Sunday Morning ~ Knowing Persons
Cosadziwa ndi nkhondo, adausa nkhondo pa dziwe. ~ The “unknowing person” is trouble, he sought shelter from the war by hiding (drowning) in a pool of water.
~ Chewa proverb
September 26, 2021
Hi Everyone,
I used to tell women in labor, “You can waste your energy complaining that it hurts, or you can accept that this is how it is and save your strength to push the baby out.” I feel like this is where we are. We need to stop wasting our energy with complaints about fighting the same battle over and over, accept the situation as it is, and push the patriarchy out.
In 1981 I was just back from Peace Corps. I had a one year old baby and a husband starting undergraduate school. We found a rental house we could barely afford in a rural town in western Massachusetts: uninsulated, drafty, and so cold during the winter the pipes froze regularly and the dog’s water froze on the kitchen floor. I got a job as a visiting nurse in Holyoke, about a thirty-five minute drive. We bought a used Volkswagon with our readjustment allowance and moved into our home. I was making six dollars and twelve cents per hour, pregnant with our second child, and supporting our family. Because we were poor, Joe’s tuition at the state school was covered with grants and a couple of small loans. We had hoped to buy an unfinished house selling for thirty thousand dollars on a nice piece of property as the mortgage payment would have been less than our rent, but we had little for a down payment and with my tiny salary we couldn’t get a mortgage. I managed to arrange to work the evening shift so we could minimize babysitting costs. I’d drive our son to the college campus and wait outside Joe’s classroom, hand our son to him and run back to the car to get to work. Other days he’d take the car to school, get home and leave it running in the driveway as I waited on the doorstep to jump in.
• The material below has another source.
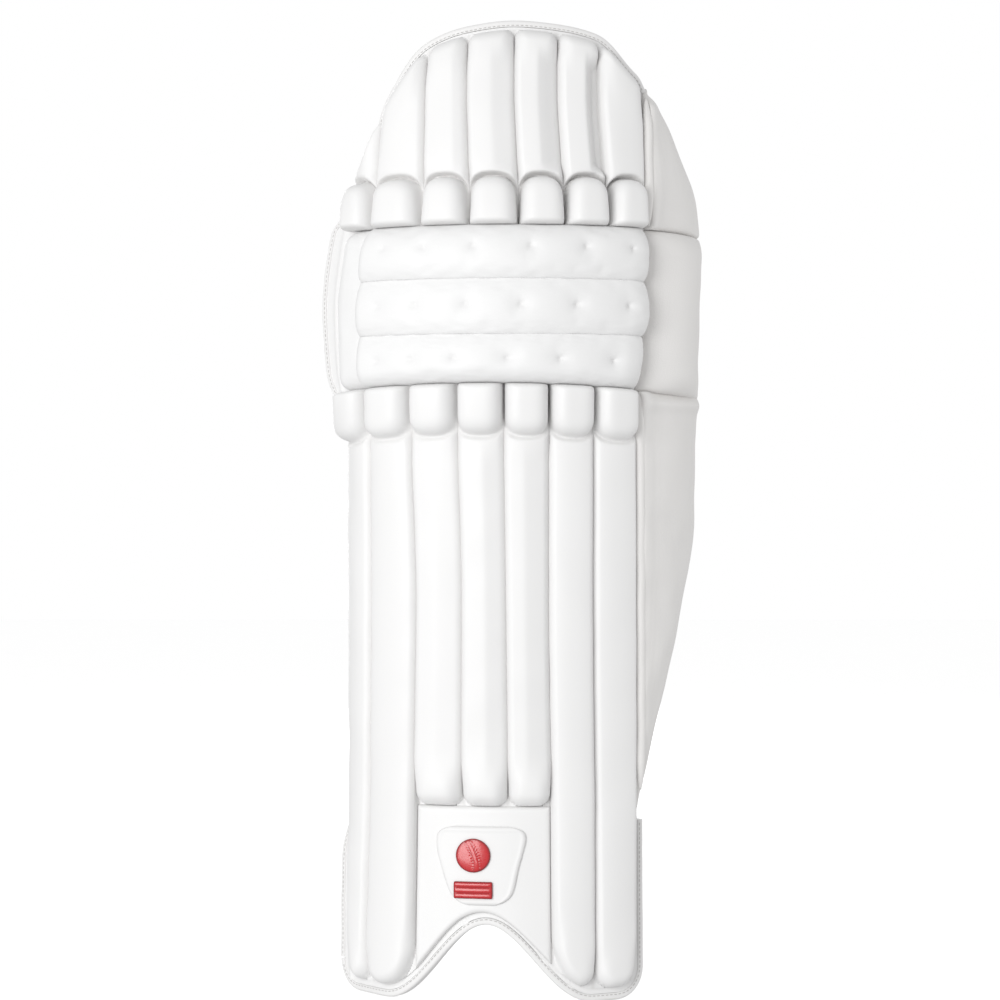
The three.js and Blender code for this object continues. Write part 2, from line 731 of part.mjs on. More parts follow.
// Turns a mesh made along +Y so that it stands straight out of the pattern, and seats it there
function seatOn(mesh, across, level, out) {
  const here = bend(across, level, out);
  const sideways = bend(across + 1, level, out).sub(here);
  const upwards = bend(across, level + 1, out).sub(here);
  mesh.quaternion.setFromUnitVectors(new THREE.Vector3(0, 1, 0), sideways.cross(upwards).normalize());
  mesh.position.copy(here);
}

// Patch below the middle rolls, with a plain raised ball and bar on it
function badge() {
  const levelAt = share => patchLevel + share * patchLength;
  const stops = patchOutline.map(row => levelAt(row.up));
  const side = (column, level) =>
    patchAcross + patchWidth * through(stops, patchOutline.map(row => row[column]), level);
  const shares = [0, 0.1, 0.3, 0.5, 0.7, 0.9, 1];
  const patch = between(stops, level => side("left", level), level => side("right", level), shares);
  const lastC = shares.length - 1;
  const lastR = stops.length - 1;
  const base = instepHeight + clearance;
  const over = (c, r) => base + patchHeight * (c === 0 || c === lastC || r === 0 || r === lastR ? 0.5 : 1);
  add("badge_patch", sheet(patch, () => base, over), leather);

  const seat = base + patchHeight + clearance;
  const dome = new THREE.LatheGeometry([
    new THREE.Vector2(0, 0),
    new THREE.Vector2(ballRadius, 0),
    new THREE.Vector2(ballRadius, 0.4 * emblemHeight),
    new THREE.Vector2(0.82 * ballRadius, 0.85 * emblemHeight),
    new THREE.Vector2(0.4 * ballRadius, emblemHeight),
    new THREE.Vector2(0, emblemHeight),
  ], 20);
  seatOn(add("badge_ball", dome, red), ballAcross, ballLevel, seat);

  const barLevels = [0, 0.25, 0.75, 1].map(share => barLevel + share * barLength);
  const barShares = [0, 0.12, 0.5, 0.88, 1];
  const barSide = sign => level => {
    const end = level < barLevel + barCorner || level > barLevel + barLength - barCorner;
    return ballAcross + sign * (barWidth / 2 - (end ? barCorner : 0));
  };
  const bar = between(barLevels, barSide(-1), barSide(1), barShares);
  add("badge_bar", sheet(bar, () => seat, () => seat + emblemHeight), red);
}

// Strap: a flat band from the inner face beside one edge, round behind the leg, to the other
function strap({ name, level, reach }) {
  const inner = -boardThickness - 2 * clearance - strapThickness / 2;
  const centreLine = z => {
    const from = leftEdge(z) + strapInset;
    const to = rightEdge(z) - strapInset;
    const place = across => {
      const p = bend(across, z, inner);
      return new THREE.Vector2(p.x, p.y);
    };
    const tab = [1, 0.66, 0.33, 0].map(share => place(from + share * strapTab));
    const otherTab = [0, 0.33, 0.66, 1].map(share => place(to - share * strapTab));
    const back = strapReach * reach - strapThickness / 2;
    const start = tab.at(-1);
    const end = otherTab[0];
    const lifted = (a, b, turn) =>
      b.clone().sub(a).normalize().rotateAround(new THREE.Vector2(), turn * degrees);
    const leave = lifted(tab.at(-2), start, -strapLift);
    const arrive = lifted(otherTab[1], end, strapLift);
    const middle = start.clone().lerp(end, 0.5).setY(back);
    const pull = strapPull * (back - Math.max(start.y, end.y));
    const flat = strapFlat * (end.x - start.x);
    const curves = [
      new THREE.CubicBezierCurve(start, start.clone().addScaledVector(leave, pull),
        middle.clone().setX(middle.x - flat), middle),
      new THREE.CubicBezierCurve(middle, middle.clone().setX(middle.x + flat),
        end.clone().addScaledVector(arrive, pull), end),
    ];
    return [...tab, ...curves[0].getPoints(9).slice(1), ...curves[1].getPoints(9).slice(1), ...otherTab.slice(1)];
  };
  const bottom = centreLine(level);
  const top = centreLine(level + strapWidth);
  const side = (line, k) => {
    const along = line[Math.min(k + 1, line.length - 1)].clone().sub(line[Math.max(k - 1, 0)]).normalize();
    return new THREE.Vector2(-along.y, along.x).multiplyScalar(strapThickness / 2);
  };
  const points = bottom.flatMap((p, k) => {
    const low = side(bottom, k);
    const high = side(top, k);
    const q = top[k];
    return [
      new THREE.Vector3(p.x - low.x, p.y - low.y, level),
      new THREE.Vector3(p.x + low.x, p.y + low.y, level),
      new THREE.Vector3(q.x + high.x, q.y + high.y, level + strapWidth),
      new THREE.Vector3(q.x - high.x, q.y - high.y, level + strapWidth),
    ];
  });
  const triangles = [[0, 1, 2], [0, 2, 3]];
  for (let s = 0; s < bottom.length - 1; s++) {
    for (let k = 0; k < 4; k++) {
      const a = 4 * s + k;
      const b = 4 * s + (k + 1) % 4;
      triangles.push([b, a, a + 4], [b, a + 4, b + 4]);
    }
  }
  const end = points.length - 4;
  triangles.push([end + 2, end + 1, end], [end + 3, end + 2, end]);
  add(name, toGeometry(points, triangles), webbing);
}

backingBoard();
shinRolls();
thighRolls();
kneeRolls();
kneeSidePanel();
instepPanel();
wings();
bindings();
badge();
straps.forEach(strap);

// The origin is on the floor, under the middle of the whole guard
guard.updateMatrixWorld(true);
const box = new THREE.Box3().setFromObject(guard, true);
guard.position.set(-(box.min.x + box.max.x) / 2, -(box.min.y + box.max.y) / 2, -box.min.z);

export default guard;
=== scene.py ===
import math
from functools import reduce

import bmesh
import bpy
import numpy as np
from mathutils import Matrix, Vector


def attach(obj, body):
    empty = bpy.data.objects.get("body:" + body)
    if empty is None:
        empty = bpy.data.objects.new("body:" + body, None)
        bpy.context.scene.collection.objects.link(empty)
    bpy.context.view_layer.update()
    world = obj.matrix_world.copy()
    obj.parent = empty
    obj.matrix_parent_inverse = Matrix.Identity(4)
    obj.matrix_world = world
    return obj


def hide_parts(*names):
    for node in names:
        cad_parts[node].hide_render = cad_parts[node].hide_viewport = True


# Cricket batting leg guard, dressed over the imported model. Places are worked out in millimetres
# on the guard's flat pattern: across (+ to the wing), level (above the floor) and out (away from
# the leg), and become metres where the points of a mesh are made.

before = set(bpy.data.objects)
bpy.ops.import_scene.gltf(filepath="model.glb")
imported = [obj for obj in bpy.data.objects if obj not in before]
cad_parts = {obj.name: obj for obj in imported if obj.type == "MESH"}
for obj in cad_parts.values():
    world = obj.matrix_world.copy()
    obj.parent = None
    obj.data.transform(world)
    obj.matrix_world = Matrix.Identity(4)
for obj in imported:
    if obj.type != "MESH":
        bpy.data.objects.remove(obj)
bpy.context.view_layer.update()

pattern = {
    "shinLength": 439.0,
    "kneeLength": 119.0,
    "thighLength": 153.0,
    "rollWidth": 32.0,
    "flangeWidth": 24.0,
    "wingWidth": 96.0,
    "rootWidth": 4.0,
    "archHalfWidth": 77.5,
    "archHeight": 55.0,
    "cornerRadius": 17.0,
    "soleEdge": 5.3,                      # the board's edge above the floor
    "boardThickness": 9.0,
    "origin": (-18.997, -49.710),         # the foot of the front line, in the row frame
    "frontTurn": 7.0,
    "backLean": 10.0,
    "crownLean": 22.0,
    "toeReach": 15.0,
    "kneeReach": 4.0,
    "footShare": 0.387,
    "kneeSag": 5.0,
    "gap": 0.3,                           # between neighbouring pieces
}
kneeBottom = pattern["shinLength"]
kneeTop = kneeBottom + pattern["kneeLength"]
boardTop = kneeTop + pattern["thighLength"] - pattern["soleEdge"]
gap = pattern["gap"]
halfGap = gap / 2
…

It was the beginning of the Reagan raping of the disadvantaged and we missed the financial boat. We had friends buying houses with family help and turning them over for a huge profit a year or two later. Health care was turning into what felt like the Walmart of the times: anything for profit. At the Visiting Nurse Association we kept people on our caseload long after they should have been discharged as long as their insurance would continue to pay. Others in need went without care if they had no insurance. We had to be creative with the charting to make the patient seem dependent on us. I’d argue at staff meetings that one patient or another could change his own dressings; that he was completely competent and could reach his leg. After several of these meetings my supervisor pulled me aside and said in a low voice, “Linda, I am a conservative republican and I agree with all the budget cuts being made in this country. But this is a business and we rely on the income.” This was my nursing supervisor milking the system she accused welfare mothers of milking. It was the beginning of my disillusionment and disgust with our system and the people who run it. Many conservative health care executives and practitioners rail against the uninsured because it makes their lives difficult. Yet, without a hint of shame, they milk the system for their own profit. I worked in that system for another forty years and witnessed sexual harassment that would land people in prison now, downright sanctioned fraud, and overprescription of unnecessary (and dangerous) medication. All for profit. Sickening. It’s worse now. I quit when I financially could and when my self-respect demanded. I felt I was being complicit by staying but conflicted not offering care to the vulnerable women going without. Dangerous people were practicing medicine and they were knowingly tolerated. Women suffered and it’s worse now. The greed machine can’t get enough. And yes, I’ve heard the arguments that not all doctors or CEOs are like this, blah blah blah. This is true, but they knowingly tolerate the ones who are. It’s just like the argument for the police going on now. We need to face this.
So what to do? As rural hospitals eliminate maternity care because it is “too expensive”, women are put at higher and higher risk. And now they cleverly send out bounty hunters instead of funding health care. I believe the perpetrator is stronger but also women’s wisdom wider. As scary as the machine against women is right now, the tactics are stale, transparent, and they don’t know their enemy. We owe a lot to women who have stood up to this machine. They have raised strong daughters who are smart, powerful, and refuse to be controlled. I think of the scene from Ghandi when the British governor asked incredulously, “You don’t expect Britain to just hand over independence do you?” And Ghandi replies “That’s exactly what I expect, because you cannot control a population who refuses to be controlled.” I see women right there, facing a patriarchy that cannot control a population who refuses to be controlled. Let them drown themselves. They cannot win this.
From The Art of War by Sun Tzu:
If you know the enemy and know yourself, you need not fear the result of a hundred battles.
If you know yourself but not the enemy, for every victory gained you will also suffer a defeat.
If you know neither the enemy nor yourself, you will succumb in every battle.
We know the enemy and we know ourselves, they know neither.
In contemplating where to donate, I’ve decided on Powered by the People because Texas is capable of electing legislators and a governor who actually represents the majority.
And Maine Healthcare Action because we need health care for everyone in this country and Maine is capable of setting that example for other states to follow.